Assumptions may be e.g. single numerical values, strings or may be stored in a tabular form.
AGE,MALE,FEMALE
0,0.003890,0.003150
1,0.000280,0.000190
2,0.000190,0.000140
3,0.000150,0.000110
4,0.000120,0.000090
5,0.000100,0.000080
[...]
T,VALUE
1,0.00736
2,0.01266
3,0.01449
4,0.01610
5,0.01687
[...]
CSV Reader#
In the actuarial models, it is common to use assumptions only to read in a single value from a csv file.
For this purpose, you can use a CSVReader
class.
It is a simpler construct than, e.g. pandas
dataframe, but it is faster.
If you want to use CSVReader
, your data must have row labels in the leftmost columns.
The class always returns strings, so it’s up to the user to perform necessary conversions.
To create an instance of CSVReader
provide the path to the file.
reader1 = CSVReader("data1.csv")
If your data uses multiple columns for row labels, specify the number of row label columns.
reader2 = CSVReader("data2.csv", num_row_label_cols=2)

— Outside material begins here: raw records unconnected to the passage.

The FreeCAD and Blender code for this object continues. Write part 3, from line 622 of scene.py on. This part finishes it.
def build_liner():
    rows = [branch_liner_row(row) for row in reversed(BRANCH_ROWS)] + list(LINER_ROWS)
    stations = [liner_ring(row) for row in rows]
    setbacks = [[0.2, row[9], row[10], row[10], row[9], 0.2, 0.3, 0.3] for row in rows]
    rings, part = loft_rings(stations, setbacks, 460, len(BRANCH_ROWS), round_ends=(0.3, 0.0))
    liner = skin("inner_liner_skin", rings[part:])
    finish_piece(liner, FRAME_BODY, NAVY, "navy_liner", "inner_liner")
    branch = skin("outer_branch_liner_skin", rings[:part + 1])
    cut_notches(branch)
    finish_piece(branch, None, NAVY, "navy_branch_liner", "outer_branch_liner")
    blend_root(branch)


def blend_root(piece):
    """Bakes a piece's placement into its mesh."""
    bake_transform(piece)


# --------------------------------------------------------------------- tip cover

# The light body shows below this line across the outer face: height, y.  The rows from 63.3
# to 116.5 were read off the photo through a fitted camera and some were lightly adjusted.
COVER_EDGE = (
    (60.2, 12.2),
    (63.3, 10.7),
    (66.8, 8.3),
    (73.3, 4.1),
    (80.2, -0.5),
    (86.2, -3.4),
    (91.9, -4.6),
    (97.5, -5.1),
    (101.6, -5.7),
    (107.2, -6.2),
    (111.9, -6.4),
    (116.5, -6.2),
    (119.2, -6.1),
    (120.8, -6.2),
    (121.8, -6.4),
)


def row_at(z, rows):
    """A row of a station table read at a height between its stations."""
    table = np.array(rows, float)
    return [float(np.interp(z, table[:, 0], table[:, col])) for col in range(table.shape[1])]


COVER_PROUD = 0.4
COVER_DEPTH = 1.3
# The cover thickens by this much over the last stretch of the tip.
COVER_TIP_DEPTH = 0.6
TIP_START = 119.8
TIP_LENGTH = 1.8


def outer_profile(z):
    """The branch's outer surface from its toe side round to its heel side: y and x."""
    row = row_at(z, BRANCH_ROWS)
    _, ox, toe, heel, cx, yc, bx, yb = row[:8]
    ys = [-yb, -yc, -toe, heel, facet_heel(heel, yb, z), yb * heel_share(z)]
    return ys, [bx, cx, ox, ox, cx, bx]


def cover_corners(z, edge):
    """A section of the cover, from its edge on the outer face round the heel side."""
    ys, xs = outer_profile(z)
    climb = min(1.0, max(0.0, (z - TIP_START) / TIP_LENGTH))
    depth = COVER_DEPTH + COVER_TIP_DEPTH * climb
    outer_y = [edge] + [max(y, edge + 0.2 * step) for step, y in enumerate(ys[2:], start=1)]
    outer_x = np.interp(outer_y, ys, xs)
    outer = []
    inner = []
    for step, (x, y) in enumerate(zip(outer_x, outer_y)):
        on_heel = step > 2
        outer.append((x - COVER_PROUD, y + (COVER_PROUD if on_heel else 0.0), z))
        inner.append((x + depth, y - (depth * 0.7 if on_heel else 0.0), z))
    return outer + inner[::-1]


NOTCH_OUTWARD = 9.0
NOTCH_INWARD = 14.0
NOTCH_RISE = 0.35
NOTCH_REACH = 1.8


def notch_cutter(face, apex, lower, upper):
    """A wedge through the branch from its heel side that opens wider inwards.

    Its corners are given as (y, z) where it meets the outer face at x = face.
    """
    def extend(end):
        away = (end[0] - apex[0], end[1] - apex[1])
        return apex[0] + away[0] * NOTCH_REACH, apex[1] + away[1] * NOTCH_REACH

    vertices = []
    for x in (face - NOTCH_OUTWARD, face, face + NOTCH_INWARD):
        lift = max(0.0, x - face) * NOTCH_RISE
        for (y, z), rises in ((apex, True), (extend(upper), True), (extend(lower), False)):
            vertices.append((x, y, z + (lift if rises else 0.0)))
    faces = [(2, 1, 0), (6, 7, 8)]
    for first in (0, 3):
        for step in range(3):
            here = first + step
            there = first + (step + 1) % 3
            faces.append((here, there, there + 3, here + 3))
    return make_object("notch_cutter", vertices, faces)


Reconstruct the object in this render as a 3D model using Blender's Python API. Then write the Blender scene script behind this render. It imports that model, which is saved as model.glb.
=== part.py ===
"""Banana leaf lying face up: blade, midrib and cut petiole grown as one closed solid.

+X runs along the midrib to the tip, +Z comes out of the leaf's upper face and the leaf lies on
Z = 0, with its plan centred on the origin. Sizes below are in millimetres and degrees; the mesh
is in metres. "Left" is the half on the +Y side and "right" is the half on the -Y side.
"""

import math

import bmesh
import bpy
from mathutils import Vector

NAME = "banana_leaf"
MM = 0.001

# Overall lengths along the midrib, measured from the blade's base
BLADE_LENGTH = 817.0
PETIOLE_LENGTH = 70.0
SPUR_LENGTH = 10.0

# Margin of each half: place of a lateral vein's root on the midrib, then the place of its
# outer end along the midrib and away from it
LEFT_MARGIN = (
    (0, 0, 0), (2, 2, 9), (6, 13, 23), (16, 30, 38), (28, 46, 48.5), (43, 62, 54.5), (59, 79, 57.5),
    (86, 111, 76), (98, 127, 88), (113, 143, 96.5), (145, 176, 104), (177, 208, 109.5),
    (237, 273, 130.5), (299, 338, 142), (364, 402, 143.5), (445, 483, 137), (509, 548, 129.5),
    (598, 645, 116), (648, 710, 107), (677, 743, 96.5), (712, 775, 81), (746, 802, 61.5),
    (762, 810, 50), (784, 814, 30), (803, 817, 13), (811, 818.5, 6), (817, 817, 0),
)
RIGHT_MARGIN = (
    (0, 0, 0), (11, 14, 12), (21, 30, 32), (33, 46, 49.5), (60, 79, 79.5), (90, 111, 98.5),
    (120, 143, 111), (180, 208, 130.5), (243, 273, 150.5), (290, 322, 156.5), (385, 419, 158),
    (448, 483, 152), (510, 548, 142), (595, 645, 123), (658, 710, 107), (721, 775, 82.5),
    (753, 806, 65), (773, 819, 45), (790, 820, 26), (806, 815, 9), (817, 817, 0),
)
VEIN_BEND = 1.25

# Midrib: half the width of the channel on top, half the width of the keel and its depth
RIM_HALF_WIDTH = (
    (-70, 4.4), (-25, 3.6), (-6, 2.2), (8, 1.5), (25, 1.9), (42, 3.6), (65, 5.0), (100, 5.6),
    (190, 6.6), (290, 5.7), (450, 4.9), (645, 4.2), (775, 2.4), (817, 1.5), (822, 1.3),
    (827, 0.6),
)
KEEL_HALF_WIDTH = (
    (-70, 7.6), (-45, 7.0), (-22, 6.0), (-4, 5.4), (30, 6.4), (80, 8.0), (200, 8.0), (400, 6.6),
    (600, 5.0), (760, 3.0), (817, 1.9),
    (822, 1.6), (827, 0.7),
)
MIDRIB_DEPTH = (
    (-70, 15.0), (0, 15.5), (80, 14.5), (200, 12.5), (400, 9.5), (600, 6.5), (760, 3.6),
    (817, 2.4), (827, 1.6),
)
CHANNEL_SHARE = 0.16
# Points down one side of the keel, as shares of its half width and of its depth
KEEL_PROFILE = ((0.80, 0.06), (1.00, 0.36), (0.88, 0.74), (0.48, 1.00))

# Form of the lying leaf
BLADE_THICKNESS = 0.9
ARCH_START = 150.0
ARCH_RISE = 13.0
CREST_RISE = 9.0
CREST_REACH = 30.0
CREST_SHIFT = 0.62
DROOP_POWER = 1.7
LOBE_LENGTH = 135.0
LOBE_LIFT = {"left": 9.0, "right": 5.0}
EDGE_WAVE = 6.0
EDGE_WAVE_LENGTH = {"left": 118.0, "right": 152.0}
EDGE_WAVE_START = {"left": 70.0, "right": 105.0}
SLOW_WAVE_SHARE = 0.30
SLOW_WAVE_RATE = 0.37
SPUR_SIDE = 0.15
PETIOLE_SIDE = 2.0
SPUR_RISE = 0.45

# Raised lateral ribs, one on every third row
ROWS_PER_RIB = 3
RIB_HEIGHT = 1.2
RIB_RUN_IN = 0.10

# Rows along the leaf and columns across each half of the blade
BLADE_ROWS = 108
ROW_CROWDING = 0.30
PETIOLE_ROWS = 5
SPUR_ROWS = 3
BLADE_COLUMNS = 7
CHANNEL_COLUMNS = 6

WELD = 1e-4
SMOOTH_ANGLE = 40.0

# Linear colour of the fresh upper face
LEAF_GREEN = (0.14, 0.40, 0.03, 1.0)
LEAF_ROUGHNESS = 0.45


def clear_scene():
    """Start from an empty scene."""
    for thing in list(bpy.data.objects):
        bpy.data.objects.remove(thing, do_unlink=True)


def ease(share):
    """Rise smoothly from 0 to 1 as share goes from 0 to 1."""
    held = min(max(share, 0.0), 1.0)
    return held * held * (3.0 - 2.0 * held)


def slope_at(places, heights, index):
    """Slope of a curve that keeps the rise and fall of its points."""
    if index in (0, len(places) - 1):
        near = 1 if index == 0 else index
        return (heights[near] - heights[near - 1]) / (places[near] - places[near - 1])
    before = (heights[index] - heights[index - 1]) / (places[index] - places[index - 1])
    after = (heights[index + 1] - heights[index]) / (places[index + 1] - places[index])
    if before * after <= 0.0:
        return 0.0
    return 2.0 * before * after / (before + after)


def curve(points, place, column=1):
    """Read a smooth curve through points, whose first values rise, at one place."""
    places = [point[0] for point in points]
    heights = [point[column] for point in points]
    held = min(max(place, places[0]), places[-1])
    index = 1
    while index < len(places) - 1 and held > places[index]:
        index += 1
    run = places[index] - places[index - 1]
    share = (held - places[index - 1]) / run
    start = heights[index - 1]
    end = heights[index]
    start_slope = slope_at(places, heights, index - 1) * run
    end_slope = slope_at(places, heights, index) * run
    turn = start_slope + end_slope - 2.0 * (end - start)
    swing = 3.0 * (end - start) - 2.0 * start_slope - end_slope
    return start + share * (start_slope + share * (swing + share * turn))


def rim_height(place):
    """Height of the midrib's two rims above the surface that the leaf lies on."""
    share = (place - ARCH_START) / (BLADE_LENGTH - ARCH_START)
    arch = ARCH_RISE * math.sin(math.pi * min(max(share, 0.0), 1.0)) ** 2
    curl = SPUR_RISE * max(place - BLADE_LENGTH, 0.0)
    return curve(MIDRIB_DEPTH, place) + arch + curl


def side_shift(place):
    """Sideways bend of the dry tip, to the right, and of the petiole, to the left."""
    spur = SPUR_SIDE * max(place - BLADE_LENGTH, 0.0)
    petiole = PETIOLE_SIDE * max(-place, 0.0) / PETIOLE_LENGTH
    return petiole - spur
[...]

To get value from the file, use the get_value
method.
For example:
RowX,Col1,Col2,Col3
Row1,1.1,2.2,3.3
Row2,4.4,5.5,6.6
Row3,7.7,8.8,9.9
value = float(reader1.get_value("Row2", "Col3"))
# value is 6.6
If your data has multiple row label columns, provide the tuple of row labels.
X,Y,1,2,3
1,1,4,5,7
1,2,9,2,4
2,1,3,5,2
2,2,3,9,6
value = int(reader2.get_value(("2", "1"), "2"))
# value is 5
Runplan#
Runplan is a list of runs that the model should perform.
import pandas as pd
from cashflower import Runplan, ModelPointSet
runplan = Runplan(data=pd.DataFrame({
"version": [1, 2, 3],
"shock": [0, 0.05, -0.05]
}))
You can use different run versions, to calculate different scenarios.
To get data from runplan, use:
runplan.get("my-column")
For example:
from input import main, runplan
@variable()
def mortality_rate(t):
...
@variable()
def shocked_mortality_rate(t):
return mortality_rate(t) * (1+runplan.get("shock"))
To run the model with the chosen version, source the run.py
and add the version number.
For example, to run the model with the version 2
, use:
python run.py 2
The model will take data from runplan for the version 2.